Woodson v. Perkins

5 Gratt. 345 | Va. | 1849

Allen, J.

delivered the opinion of the Court.

The Court is of opinion, that, by the terms of the deed of settlement in the bill and proceedings mentioned, the said Sarah B. Lyle was invested with the full power of disposing of or charging her personal estate to all intents and purposes, as if she were a feme sole; that she retained said property, with all its privileges and incidents, one of which was the right of disposing of it. That the subsequent clause empowering the trustee to convey the property secured by said deed in such manner as she should from time to time, notwithstanding her coverture, by writing under her hand and seal, attested by three or more credible witnesses, or by her last will and testament direct, though it may have enlarged her power, so as to enable her by her sole act to dispose of portions of the property embraced in the deed, which otherwise she could not have aliened by deed without her husband’s joining with her, did not operate to restrain or limit the general power of disposition which she retained over her personal estate by the terms of the deed in question.

The Court is further of opinion, that, without reference to any supposed liability of the separate estate of a married woman to discharge her general engagements, as a necessary incident to such separate estate, arising from the capacity of contracting which the possession of a separate estate confers, the previous dealings of the parties and the circumstances of the case clearly shew, that the order drawn by the said Sarah B. Pence, on the appellee in favour of John Schlater, for 300 dollars, dated the 18th October 1839, was drawn with the intention of affecting the separate estate, was paid by the appellee upon the credit thereof; and such separate estate would be specifically liable for payment thereof, *352upon the ground of such intention and the credit so given as aforesaid, independent of any liability of the separate estate for the general engagements of the married woman.

The Court is further of opinion, that as between the original parties, and where, the interest of no third person was affected, it was proper in a bill filed to redeem the personal property mortgaged, to require the payment of the 300 dollars, as well as the debt secured by the mortgage. The rule that the heir shall not redeem without paying the bond debt of the ancestor, although the bond could not be tacked to the mortgage as against the mortgagor, has been adopted to prevent circuity of action ; and because thp mortgaged premises descended would be assets in the' hands of the heir, for the value of which he would be responsible to the creditor by obligation binding the heir. The reason of the rule applies with equal force to the separate estate of a wife. The wife cannot bind her person; but in equity, and equity only, her separate estate can be made liable for debts expressly, or by implication, made chargeable thereon; and it would be subjecting the parties to unnecessary costs and delay, to permit the party to redeem the separate estate covered by the mortgage, by the payment of the mortgage debt, and turn the creditor round to another suit in chancery to charge the same subject with another debt which was contracted upon the faith of, and intended to be paid out of, the separate estate.

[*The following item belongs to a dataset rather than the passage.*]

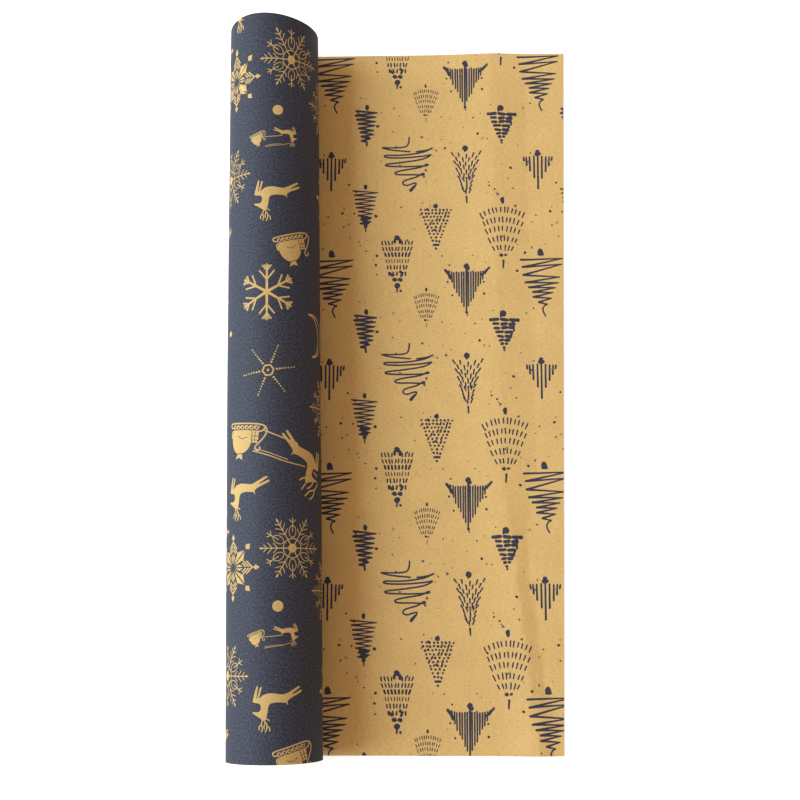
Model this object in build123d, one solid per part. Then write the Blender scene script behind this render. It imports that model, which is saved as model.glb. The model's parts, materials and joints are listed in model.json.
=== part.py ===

The Court is further of opinion, that as the decree appealed from was interlocutory, and not final, upon such appeals the principles of the decree, and not mere informalities in the form thereof, are the proper subjects of consideration. That as there was no ground for a personal decree against the trustee, it would have been competent for the Court at any time before final decree, so to have modified said interlocutory decree as to have relieved the trustee from any supposed personal liability *353growing out of the general terms of the interlocutory order. And as no execution could issue on said interlocutory decree without the leave of the Court, ample opportunity would have been afforded to the trustee to protect himself from injury by correcting the interlocutory decree in this respect. And such opportunity may still be afforded, notwithstanding an affirmance of the decree, without prejudice to the rights of the trustee to move for and obtain such a modification of the interlocutory order as may relieve him from personal liability for any residue of the debt which may remain unsatisfied after the sale and application of the mortgaged property.

The Court is further of opinion, that as the bill was filed by the trustee asserting the rights of his cestui que trust, by impeaching the mortgage, claiming the right to redeem, and praying for a settlement of the accounts between the cestui que trust and the appellee; and it further appearing that such settlement has been made, and full opportunity afforded to the cestui que trust to controvert the pretensions of the appellee, and a full defence has been made, there was no necessity, in a suit so prosecuted by her trustee, to assert and defend her rights, to make her a formal party; and that the circumstances materially distinguish this case from those in which it has been held, that in bills filed to charge the trust estate, the cestui que trust is a necessary party.

The Court is further of opinion, that the exceptions to the commissioner’s report were properly overruled.

Decree affirmed, so far as it affects the principles determined by it, with costs, but without prejudice to the right of the trustee, or the power of the Court, so to modify the form of the decree as to relieve the trustee from personal liability for the debt decreed to be paid.